Lionel Messi walked into La Masia in the autumn of 2000, a shy 13-year-old from Argentina who barely spoke to anyone. Within 24 hours, he had made Cesc Fabregas look helpless. Within a few months, he had a fractured fibula and was on a plane back to Rosario.
That's the Messi story that rarely gets told — not the Ballon d'Or speeches, but the years before anyone outside Barcelona knew his name.
Victor Vazquez, who came through the academy alongside Messi and went on to win the MLS Cup with Toronto FC in 2017, has shared what those early years actually looked like. His account is a reminder that the most naturally gifted player in football history still had to grind through things that would have finished lesser teenagers.
Day one, three one-vs-ones, zero contest
When Messi arrived on trial, Infantil B coach Rodolfo Borrell didn't ease him in. He put Fabregas — the best player in their 1987-born generation, future Arsenal and Spain star — on him in a one-vs-one drill. Messi won all three. The following day, Borrell tried Gerard Pique instead. Same result.
Vazquez's description is precise: "The way Messi drove the ball forward, glued to his feet, and managed to produce that final flick as the defender tried to tackle him. It is standard practice for him now, but that was also true at 13."
The trial became a permanent move almost immediately. Then the problems started.
Paperwork kept him out of competitive matches for five months. When he finally debuted on March 7, 2001 — coming off the bench against Amposta and scoring — the relief lasted exactly one week. A friendly the following weekend ended with a fibula fracture in his left leg. He went back to Argentina. His teammates genuinely wondered if he'd come back.
The injections nobody talked about
What Vazquez's account makes vivid, in a way that dry medical summaries never do, is what the growth hormone treatment actually meant day to day. Messi received injections every night at home — administered by his father or a club doctor, financed by Barcelona. Some mornings he couldn't make it to school. Some training sessions he missed because of dizziness.
This was not a background inconvenience. It was a nightly medical procedure running alongside everything else: the language barrier, the homesickness, the injury recovery, the pressure of being a foreign kid at the world's most scrutinized football academy.
Vazquez puts it plainly: "What Messi had to go through was far from easy."
By the 2003-04 season, the breakthrough was total. Messi played for five different Barcelona sides in a single campaign — Juvenil B, Juvenil A, Barca C, Barca B, and the first team. No one has done it since. He made his unofficial senior debut in a friendly against Porto in November 2003 at 16.

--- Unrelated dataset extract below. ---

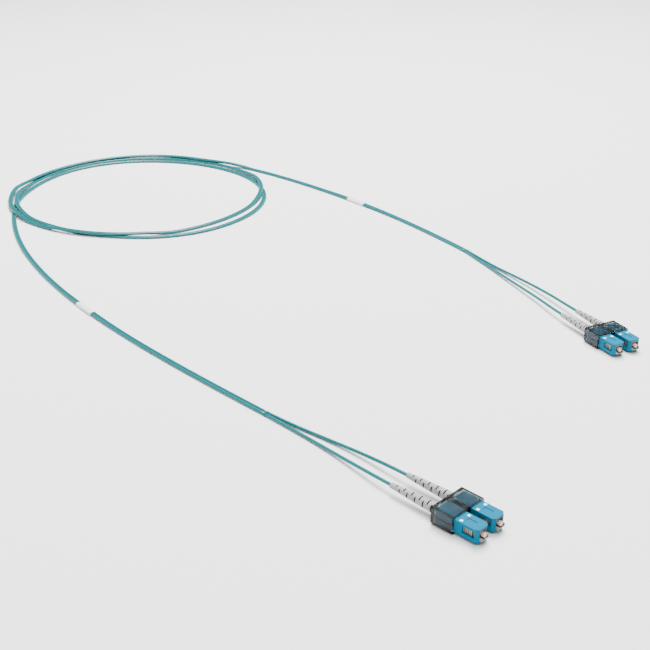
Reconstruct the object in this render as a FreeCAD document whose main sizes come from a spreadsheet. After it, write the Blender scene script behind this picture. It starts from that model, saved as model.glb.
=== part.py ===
import FreeCAD, Part
import math
import os
import Sketcher

V = FreeCAD.Vector

# Duplex fibre optic patch cord. The origin is under the front of the end A clip, on the table.
# X is the way end A plugs in and Z is up. Each connector is drawn along X, from its own axis.
sizes = {
    # where the connectors stand
    "pitch": 12.7,
    "axisHeight": 5.2,
    "endBx": -54.2,
    "endBy": 219.3,
    "endByaw": -18.65,
    # grip, the outer housing
    "gripRear": -11.0,
    "gripFront": 14.0,
    "gripHalfWide": 4.5,
    "gripHalfTall": 3.7,
    "gripCorner": 1.6,
    "gripBoreHalfWide": 3.55,
    "gripBoreHalfTall": 2.75,
    "noseBoreRear": 12.2,
    "noseBoreHalfWide": 2.85,
    "windowRear": 4.8,
    "windowFront": 12.0,
    "windowLow": -1.6,
    "windowHigh": 2.2,
    "keyRear": 4.4,
    "keyFront": 9.6,
    "keyWide": 2.4,
    "keyRise": 0.45,
    "dipDeep": 0.3,
    "markRear": 2.2,
    "markFront": 3.9,
    "markInner": 2.05,
    "markOuter": 3.75,
    "markDeep": 0.12,
    # plug frame, the inner housing
    "frameRear": -6.0,
    "frameShoulder": 10.0,
    "frameFront": 13.6,
    "frameHalfWide": 3.45,
    "frameHalfTall": 2.65,
    "noseHalfWide": 2.75,
    "lipFront": 15.2,
    "lipHigh": 0.9,
    "mouthHalfWide": 2.3,
    "mouthHalfTall": 2.05,
    "mouthRear": 6.3,
    "frameBoreRadius": 2.2,
    "shoulderRear": 5.3,
    "shoulderRadius": 1.8,
    "ribFirst": 5.5,
    "ribPitch": 1.15,
    "ribWide": 0.5,
    "ribFloor": 3.05,
    # ferrule and what slides with it
    "ferruleTip": 15.25,
    "ferruleRadius": 1.25,
    "tipBevel": 0.25,
    "ferruleShown": 6.7,
    "ferruleStub": 3.2,
    "stubRadius": 1.05,
    "fibreRadius": 0.45,
    "flangeFront": 5.25,
    "flangeRear": 1.75,
    "flangeRadius": 2.1,
    "collarRadius": 1.65,
    "tailRear": -1.5,
    "tailRadius": 1.0,
    "keyWayDeep": 1.75,
    "keyWayHalf": 0.4,
    "fibreRear": -15.2,
    # spring, stop body, crimp sleeve and yarn
    "springRear": -3.95,
    "springRadius": 1.7,
    "springWire": 0.22,
    "springPitch": 0.95,
    "stopFront": -4.2,
    "stopShoulder": -6.1,
    "stopBack": -8.9,
    "stopRear": -15.0,
    "spigotRadius": 2.15,
    "nippleRadius": 1.55,
    "stopBore": 0.75,
    "stopHalfWide": 3.0,
    "stopHalfTall": 2.5,
    "crimpFront": -9.1,
    "crimpRear": -17.0,
    "crimpInner": 1.8,
    "crimpRadius": 2.1,
    "crimpWaist": 1.95,
    "crimpStep": 1.0,
    "yarnFront": -9.6,
    "yarnRear": -17.3,
    "yarnOuter": 1.75,
    "yarnInner": 1.6,
    "yarnTailOuter": 0.95,
    "yarnTailInner": 0.5,
    # boot
    "bootFront": -13.3,
    "bootCollar": -14.6,
    "bootMiddle": -27.0,
    "bootNeck": -40.6,
    "bootTip": -43.6,
    "bootRadius": 2.9,
    "bootMiddleRadius": 2.42,
    "bootNeckRadius": 1.68,
    "bootTipRadius": 1.6,
    "bootSocket": 2.2,
    "bootSocketRear": -17.4,
    "bootBore": 1.25,
    "slotFirst": -16.0,
    "slotStep": 2.62,
    "slotWide": 0.8,
    "slotFloor": 1.3,
    "slotFloorFront": 1.5,
    # clip that makes the pair
    "clipRear": -13.1,
    "clipFront": 0.0,
    "clipHalfWide": 12.35,
    "clipTop": 10.4,
    "clipCorner": 1.1,
    "clipWall": 1.5,
    "clipBackWall": 1.3,
    "clipPlay": 0.06,
    "bootHole": 3.25,
    "slotRear": -9.5,
    "slotFront": -3.2,
    "slotHalf": 0.95,
    "snapRear": -8.9,
    "snapFront": -3.8,
    "snapHalf": 0.6,
    "snapTop": 9.5,
    "webHalf": 1.25,
    "notchDeep": 0.7,
    # cable
    "legRadius": 1.0,
    "zipWide": 4.1,
    "zipThick": 2.0,
    "legStart": -20.0,
    "legBend": -48.0,
    "legSplit": 1.05,
    "labelWide": 4.9,
    "labelThick": 2.75,
    "labelInnerWide": 4.35,
    "labelInnerThick": 2.22,
    "labelLong": 21.5,
    "coilX": -518.5,
    "coilY": 185.9,
    "coilOuter": 120.3,
    "coilInner": 99.5,
    "coilTall": 4.1,
}

doc = FreeCAD.newDocument("PatchCord")
sheet = doc.addObject("Spreadsheet::Sheet", "Sizes")
for row, (alias, number) in enumerate(sizes.items(), 1):
    sheet.set("A%d" % row, alias)
    sheet.set("B%d" % row, str(number))
    sheet.setAlias("B%d" % row, alias)
doc.recompute()


def amount(text):
    """Value and expression of a sum of cells, such as 'slotFirst -3*slotStep'. '' is zero."""
    value = 0.0
    terms = []
    for token in text.split():
        sign = -1 if token.startswith("-") else 1
        factor, _, name = token.lstrip("-").rpartition("*")
        factor = sign * float(factor or 1)
        value += factor * sizes[name]
        terms.append("%g * Sizes.%s" % (factor, name))
    return value, " + ".join(terms)


def opposite(text):
    """The same sum with every sign turned round."""
    return " ".join(word[1:] if word.startswith("-") else "-" + word for word in text.split())


def bind(thing, prop, text):
    value, formula = amount(text)
    if formula:
        thing.setExpression(prop, formula)


def box(x, y, z):
    """A block from three (low, high) pairs of sums."""
    block = doc.addObject("Part::Box", "Block")
    for prop, axis, (low, high) in zip(("Length", "Width", "Height"), "xyz", (x, y, z)):
        bind(block, prop, high + " " + opposite(low))
        bind(block, "Placement.Base." + axis, low)
    return block


def rod(low, high, radius, y="", z=""):
    """A cylinder along X."""
    bar = doc.addObject("Part::Cylinder", "Rod")
    bar.Placement = FreeCAD.Placement(V(0, 0, 0), FreeCAD.Rotation(V(0, 1, 0), 90))
    bind(bar, "Radius", radius)
    bind(bar, "Height", high + " " + opposite(low))
    for axis, place in zip("xyz", (low, y, z)):
        bind(bar, "Placement.Base." + axis, place)
    return bar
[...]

- Promoted from Juvenil B to Juvenil A after three games
- Moved from Barca C to Barca B after five games — the club wanted him in a more technical, less physical environment
- First-team debut came in a friendly against Porto, November 2003
Vazquez's final image of Messi is from 2023 — Toronto FC losing 4-0 to Inter Miami, Vazquez walking onto the pitch in what would be one of his last starts, both men chatting before and after the game. "I could see the joy of that kid in his eyes," he writes.
He wanted to finish his career alongside Messi at Miami. His legs wouldn't allow it.